What you are asked to do => Quote precisely the run of lines opening with the line containing "Keep writing the" and closing with the line containing "return cradle +", and nothing else.

Modeling code records:
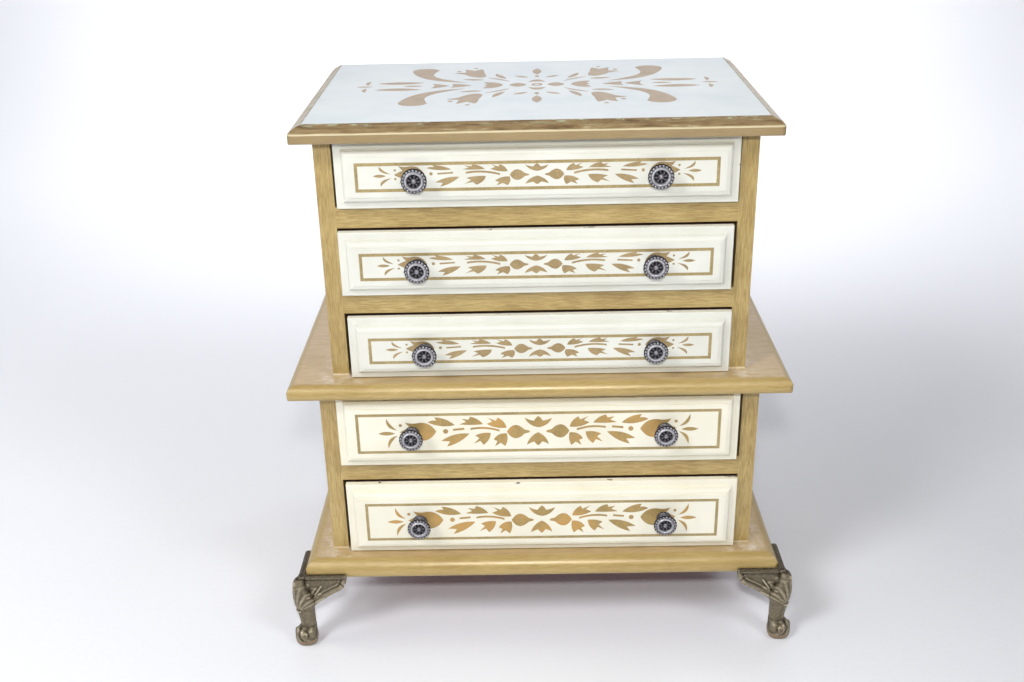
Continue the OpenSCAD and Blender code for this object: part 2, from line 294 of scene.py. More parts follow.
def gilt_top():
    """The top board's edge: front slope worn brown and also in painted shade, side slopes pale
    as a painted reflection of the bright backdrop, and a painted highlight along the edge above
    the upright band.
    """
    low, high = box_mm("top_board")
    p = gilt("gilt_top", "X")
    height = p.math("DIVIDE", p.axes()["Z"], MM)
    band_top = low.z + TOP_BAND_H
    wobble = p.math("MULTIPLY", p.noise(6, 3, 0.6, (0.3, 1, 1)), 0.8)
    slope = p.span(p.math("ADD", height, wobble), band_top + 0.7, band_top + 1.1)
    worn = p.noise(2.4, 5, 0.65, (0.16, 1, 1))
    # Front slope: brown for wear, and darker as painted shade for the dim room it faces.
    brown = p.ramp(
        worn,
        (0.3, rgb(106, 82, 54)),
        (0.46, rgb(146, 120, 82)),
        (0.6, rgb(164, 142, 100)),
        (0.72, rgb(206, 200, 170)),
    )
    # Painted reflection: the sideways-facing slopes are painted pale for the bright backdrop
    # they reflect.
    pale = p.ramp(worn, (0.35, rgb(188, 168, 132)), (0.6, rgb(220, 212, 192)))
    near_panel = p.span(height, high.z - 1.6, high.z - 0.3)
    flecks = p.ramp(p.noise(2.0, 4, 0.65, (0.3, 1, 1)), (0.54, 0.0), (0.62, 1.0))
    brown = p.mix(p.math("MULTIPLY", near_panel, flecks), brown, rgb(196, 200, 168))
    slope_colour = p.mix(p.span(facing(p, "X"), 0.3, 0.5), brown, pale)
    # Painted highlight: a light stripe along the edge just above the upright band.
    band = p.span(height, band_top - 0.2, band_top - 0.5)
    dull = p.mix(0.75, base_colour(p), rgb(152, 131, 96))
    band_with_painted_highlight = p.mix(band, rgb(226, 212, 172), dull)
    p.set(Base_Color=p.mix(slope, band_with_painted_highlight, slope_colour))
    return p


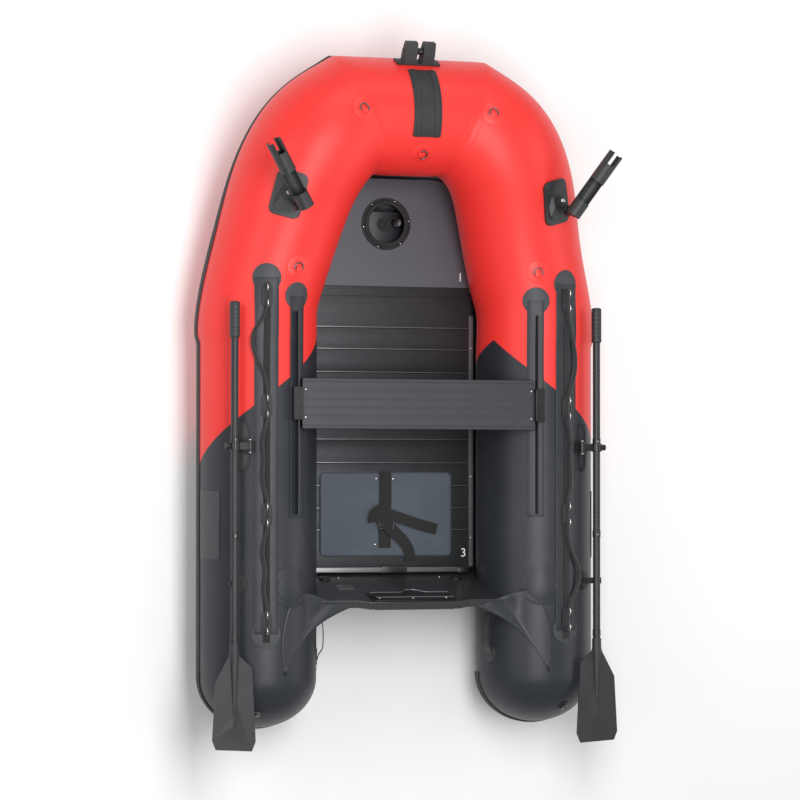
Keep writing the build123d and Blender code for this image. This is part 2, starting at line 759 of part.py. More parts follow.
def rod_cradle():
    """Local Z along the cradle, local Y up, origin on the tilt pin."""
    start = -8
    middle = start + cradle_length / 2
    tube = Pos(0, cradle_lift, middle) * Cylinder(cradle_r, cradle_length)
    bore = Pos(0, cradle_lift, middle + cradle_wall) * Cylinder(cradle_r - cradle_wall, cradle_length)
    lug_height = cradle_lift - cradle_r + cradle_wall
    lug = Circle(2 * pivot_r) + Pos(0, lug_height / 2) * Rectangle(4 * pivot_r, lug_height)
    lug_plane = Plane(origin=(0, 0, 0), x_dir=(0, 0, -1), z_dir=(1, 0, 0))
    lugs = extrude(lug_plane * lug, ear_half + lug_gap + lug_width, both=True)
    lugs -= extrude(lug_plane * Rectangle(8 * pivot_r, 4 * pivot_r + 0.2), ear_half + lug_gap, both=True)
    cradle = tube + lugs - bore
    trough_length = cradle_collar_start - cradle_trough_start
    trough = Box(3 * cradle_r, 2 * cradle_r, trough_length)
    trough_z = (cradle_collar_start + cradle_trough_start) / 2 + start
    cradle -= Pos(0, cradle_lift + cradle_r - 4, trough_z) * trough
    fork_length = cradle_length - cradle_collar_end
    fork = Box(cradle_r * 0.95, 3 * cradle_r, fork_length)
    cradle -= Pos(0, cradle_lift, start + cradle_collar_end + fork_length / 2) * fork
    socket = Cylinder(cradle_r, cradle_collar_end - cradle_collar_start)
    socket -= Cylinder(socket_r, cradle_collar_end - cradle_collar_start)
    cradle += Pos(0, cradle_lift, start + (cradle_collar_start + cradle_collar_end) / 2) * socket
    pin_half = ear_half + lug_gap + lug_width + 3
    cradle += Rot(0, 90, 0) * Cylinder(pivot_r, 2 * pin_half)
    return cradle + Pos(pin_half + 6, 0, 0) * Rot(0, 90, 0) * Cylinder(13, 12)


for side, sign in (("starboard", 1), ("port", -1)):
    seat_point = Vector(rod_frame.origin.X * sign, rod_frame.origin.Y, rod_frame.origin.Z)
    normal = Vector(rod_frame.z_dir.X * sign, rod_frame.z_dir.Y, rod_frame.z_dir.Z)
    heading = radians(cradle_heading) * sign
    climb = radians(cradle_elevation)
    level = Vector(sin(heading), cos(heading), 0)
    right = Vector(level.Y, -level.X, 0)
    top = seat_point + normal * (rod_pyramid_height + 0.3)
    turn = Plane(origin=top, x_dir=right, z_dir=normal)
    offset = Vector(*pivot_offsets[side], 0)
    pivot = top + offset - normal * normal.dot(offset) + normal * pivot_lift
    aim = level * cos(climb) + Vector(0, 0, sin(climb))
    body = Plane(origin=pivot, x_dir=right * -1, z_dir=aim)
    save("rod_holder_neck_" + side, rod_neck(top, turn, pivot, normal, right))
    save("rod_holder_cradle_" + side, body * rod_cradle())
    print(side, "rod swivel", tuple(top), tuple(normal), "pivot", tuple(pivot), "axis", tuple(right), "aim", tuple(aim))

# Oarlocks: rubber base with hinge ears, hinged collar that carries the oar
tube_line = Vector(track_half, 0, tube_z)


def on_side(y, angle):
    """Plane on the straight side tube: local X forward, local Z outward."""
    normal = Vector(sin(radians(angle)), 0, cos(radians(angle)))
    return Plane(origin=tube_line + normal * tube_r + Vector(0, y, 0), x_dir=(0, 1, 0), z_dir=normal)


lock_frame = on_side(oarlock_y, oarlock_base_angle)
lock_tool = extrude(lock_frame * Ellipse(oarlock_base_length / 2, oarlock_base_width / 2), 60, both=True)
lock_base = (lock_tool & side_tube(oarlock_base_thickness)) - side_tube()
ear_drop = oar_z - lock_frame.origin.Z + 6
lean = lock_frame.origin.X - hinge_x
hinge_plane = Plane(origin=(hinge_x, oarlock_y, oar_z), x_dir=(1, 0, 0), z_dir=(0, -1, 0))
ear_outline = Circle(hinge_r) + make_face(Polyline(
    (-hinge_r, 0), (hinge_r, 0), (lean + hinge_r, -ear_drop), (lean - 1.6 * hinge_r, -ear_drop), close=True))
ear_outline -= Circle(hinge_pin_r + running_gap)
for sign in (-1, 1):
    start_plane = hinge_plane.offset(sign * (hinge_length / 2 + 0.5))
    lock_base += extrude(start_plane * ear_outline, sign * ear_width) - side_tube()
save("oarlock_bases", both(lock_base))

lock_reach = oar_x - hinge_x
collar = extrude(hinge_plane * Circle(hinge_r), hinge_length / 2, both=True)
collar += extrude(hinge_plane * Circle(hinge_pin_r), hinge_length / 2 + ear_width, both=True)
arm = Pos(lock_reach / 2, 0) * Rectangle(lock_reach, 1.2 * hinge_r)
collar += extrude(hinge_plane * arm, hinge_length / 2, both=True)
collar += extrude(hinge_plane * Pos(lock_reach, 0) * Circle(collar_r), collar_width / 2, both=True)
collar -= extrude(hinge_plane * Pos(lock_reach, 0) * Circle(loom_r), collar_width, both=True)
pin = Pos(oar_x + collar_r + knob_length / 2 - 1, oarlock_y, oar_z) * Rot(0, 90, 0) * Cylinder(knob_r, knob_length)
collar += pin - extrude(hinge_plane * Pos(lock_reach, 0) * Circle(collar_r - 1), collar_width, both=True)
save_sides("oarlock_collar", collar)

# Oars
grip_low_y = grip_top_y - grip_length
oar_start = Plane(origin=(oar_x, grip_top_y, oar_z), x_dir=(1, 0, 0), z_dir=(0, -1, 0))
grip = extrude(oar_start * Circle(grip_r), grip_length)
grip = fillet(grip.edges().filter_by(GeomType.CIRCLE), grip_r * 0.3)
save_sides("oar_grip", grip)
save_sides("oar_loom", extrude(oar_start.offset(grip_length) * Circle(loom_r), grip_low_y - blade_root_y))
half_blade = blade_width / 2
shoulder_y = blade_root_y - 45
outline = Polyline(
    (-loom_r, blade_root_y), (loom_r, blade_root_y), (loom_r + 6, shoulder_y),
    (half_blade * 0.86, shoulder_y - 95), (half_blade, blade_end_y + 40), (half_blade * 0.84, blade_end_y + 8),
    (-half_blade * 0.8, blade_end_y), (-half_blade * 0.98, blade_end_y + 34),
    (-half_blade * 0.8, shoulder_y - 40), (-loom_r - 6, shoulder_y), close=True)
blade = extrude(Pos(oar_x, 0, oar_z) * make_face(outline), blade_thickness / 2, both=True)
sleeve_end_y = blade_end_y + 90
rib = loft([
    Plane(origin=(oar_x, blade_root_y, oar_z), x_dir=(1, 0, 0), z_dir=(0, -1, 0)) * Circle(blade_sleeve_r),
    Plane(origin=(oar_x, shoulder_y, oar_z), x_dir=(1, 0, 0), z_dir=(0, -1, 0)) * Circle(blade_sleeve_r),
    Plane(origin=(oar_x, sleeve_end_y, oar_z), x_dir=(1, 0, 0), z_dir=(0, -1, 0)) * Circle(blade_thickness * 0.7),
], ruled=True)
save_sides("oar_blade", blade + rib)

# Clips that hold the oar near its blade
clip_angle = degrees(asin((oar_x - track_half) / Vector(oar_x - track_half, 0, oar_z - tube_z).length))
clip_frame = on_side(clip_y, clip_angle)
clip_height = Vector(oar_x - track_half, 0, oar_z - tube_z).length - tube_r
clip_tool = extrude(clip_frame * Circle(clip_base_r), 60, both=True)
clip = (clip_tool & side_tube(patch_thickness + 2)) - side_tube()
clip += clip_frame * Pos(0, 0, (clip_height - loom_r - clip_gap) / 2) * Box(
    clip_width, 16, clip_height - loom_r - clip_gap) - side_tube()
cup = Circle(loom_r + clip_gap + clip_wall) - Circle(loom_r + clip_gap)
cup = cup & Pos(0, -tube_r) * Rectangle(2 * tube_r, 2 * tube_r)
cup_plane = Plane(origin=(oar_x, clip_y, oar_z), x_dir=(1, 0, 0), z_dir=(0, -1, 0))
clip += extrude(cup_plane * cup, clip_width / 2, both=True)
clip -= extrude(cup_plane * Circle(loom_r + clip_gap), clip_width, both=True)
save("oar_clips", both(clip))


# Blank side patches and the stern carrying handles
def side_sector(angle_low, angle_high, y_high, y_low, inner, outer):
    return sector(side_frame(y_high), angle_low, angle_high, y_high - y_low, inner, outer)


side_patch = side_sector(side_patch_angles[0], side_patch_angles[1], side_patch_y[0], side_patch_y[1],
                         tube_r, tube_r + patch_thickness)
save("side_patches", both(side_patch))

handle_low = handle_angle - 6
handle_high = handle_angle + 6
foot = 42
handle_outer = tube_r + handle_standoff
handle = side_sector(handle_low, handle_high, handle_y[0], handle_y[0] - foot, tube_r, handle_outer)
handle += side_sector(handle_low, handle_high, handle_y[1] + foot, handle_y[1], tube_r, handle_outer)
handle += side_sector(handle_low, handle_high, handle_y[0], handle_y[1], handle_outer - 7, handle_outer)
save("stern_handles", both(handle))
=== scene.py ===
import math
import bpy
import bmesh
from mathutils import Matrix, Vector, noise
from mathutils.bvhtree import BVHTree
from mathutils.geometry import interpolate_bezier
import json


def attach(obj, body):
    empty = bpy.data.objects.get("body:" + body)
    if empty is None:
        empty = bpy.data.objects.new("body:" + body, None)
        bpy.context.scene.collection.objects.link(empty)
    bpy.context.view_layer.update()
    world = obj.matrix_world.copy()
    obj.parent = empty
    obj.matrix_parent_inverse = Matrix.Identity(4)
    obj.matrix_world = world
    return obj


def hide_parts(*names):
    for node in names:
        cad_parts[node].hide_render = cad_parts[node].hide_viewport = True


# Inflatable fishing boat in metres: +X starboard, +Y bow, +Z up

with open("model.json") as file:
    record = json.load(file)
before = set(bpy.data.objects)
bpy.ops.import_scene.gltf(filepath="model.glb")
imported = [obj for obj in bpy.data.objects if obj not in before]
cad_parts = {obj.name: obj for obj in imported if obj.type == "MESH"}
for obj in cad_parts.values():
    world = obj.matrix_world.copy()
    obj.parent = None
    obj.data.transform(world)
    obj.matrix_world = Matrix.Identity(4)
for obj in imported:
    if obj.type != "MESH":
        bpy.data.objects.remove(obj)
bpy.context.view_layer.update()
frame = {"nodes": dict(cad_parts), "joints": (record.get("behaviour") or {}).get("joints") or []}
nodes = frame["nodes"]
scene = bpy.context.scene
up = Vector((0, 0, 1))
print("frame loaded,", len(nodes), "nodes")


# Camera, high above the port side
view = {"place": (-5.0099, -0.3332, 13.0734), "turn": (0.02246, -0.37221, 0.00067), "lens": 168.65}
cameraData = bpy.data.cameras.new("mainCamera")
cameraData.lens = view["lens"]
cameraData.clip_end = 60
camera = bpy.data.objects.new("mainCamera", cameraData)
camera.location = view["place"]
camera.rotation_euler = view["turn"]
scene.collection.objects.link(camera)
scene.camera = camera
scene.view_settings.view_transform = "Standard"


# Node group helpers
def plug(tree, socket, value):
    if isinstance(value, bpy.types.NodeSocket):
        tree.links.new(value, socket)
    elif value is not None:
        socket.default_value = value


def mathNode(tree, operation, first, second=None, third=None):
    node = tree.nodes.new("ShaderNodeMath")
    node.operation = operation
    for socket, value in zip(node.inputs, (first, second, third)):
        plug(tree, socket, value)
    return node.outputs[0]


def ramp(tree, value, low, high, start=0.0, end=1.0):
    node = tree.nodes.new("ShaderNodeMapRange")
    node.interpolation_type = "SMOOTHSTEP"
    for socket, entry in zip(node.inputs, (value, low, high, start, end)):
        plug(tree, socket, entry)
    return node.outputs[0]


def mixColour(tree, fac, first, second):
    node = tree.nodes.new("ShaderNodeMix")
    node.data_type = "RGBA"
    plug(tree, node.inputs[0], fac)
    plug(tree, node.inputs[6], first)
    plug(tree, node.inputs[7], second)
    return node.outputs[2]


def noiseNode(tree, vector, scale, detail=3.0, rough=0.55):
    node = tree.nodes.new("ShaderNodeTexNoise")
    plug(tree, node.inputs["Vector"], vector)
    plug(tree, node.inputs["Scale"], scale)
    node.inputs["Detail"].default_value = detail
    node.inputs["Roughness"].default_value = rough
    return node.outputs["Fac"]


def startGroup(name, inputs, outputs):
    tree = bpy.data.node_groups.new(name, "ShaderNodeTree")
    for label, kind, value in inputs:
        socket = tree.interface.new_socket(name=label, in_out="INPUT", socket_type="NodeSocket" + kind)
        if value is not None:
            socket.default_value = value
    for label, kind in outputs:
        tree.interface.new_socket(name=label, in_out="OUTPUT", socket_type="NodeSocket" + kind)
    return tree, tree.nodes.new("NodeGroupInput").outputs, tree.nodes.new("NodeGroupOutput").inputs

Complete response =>
Keep writing the build123d and Blender code for this image. This is part 2, starting at line 759 of part.py. More parts follow.
def rod_cradle():
    """Local Z along the cradle, local Y up, origin on the tilt pin."""
    start = -8
    middle = start + cradle_length / 2
    tube = Pos(0, cradle_lift, middle) * Cylinder(cradle_r, cradle_length)
    bore = Pos(0, cradle_lift, middle + cradle_wall) * Cylinder(cradle_r - cradle_wall, cradle_length)
    lug_height = cradle_lift - cradle_r + cradle_wall
    lug = Circle(2 * pivot_r) + Pos(0, lug_height / 2) * Rectangle(4 * pivot_r, lug_height)
    lug_plane = Plane(origin=(0, 0, 0), x_dir=(0, 0, -1), z_dir=(1, 0, 0))
    lugs = extrude(lug_plane * lug, ear_half + lug_gap + lug_width, both=True)
    lugs -= extrude(lug_plane * Rectangle(8 * pivot_r, 4 * pivot_r + 0.2), ear_half + lug_gap, both=True)
    cradle = tube + lugs - bore
    trough_length = cradle_collar_start - cradle_trough_start
    trough = Box(3 * cradle_r, 2 * cradle_r, trough_length)
    trough_z = (cradle_collar_start + cradle_trough_start) / 2 + start
    cradle -= Pos(0, cradle_lift + cradle_r - 4, trough_z) * trough
    fork_length = cradle_length - cradle_collar_end
    fork = Box(cradle_r * 0.95, 3 * cradle_r, fork_length)
    cradle -= Pos(0, cradle_lift, start + cradle_collar_end + fork_length / 2) * fork
    socket = Cylinder(cradle_r, cradle_collar_end - cradle_collar_start)
    socket -= Cylinder(socket_r, cradle_collar_end - cradle_collar_start)
    cradle += Pos(0, cradle_lift, start + (cradle_collar_start + cradle_collar_end) / 2) * socket
    pin_half = ear_half + lug_gap + lug_width + 3
    cradle += Rot(0, 90, 0) * Cylinder(pivot_r, 2 * pin_half)
    return cradle + Pos(pin_half + 6, 0, 0) * Rot(0, 90, 0) * Cylinder(13, 12)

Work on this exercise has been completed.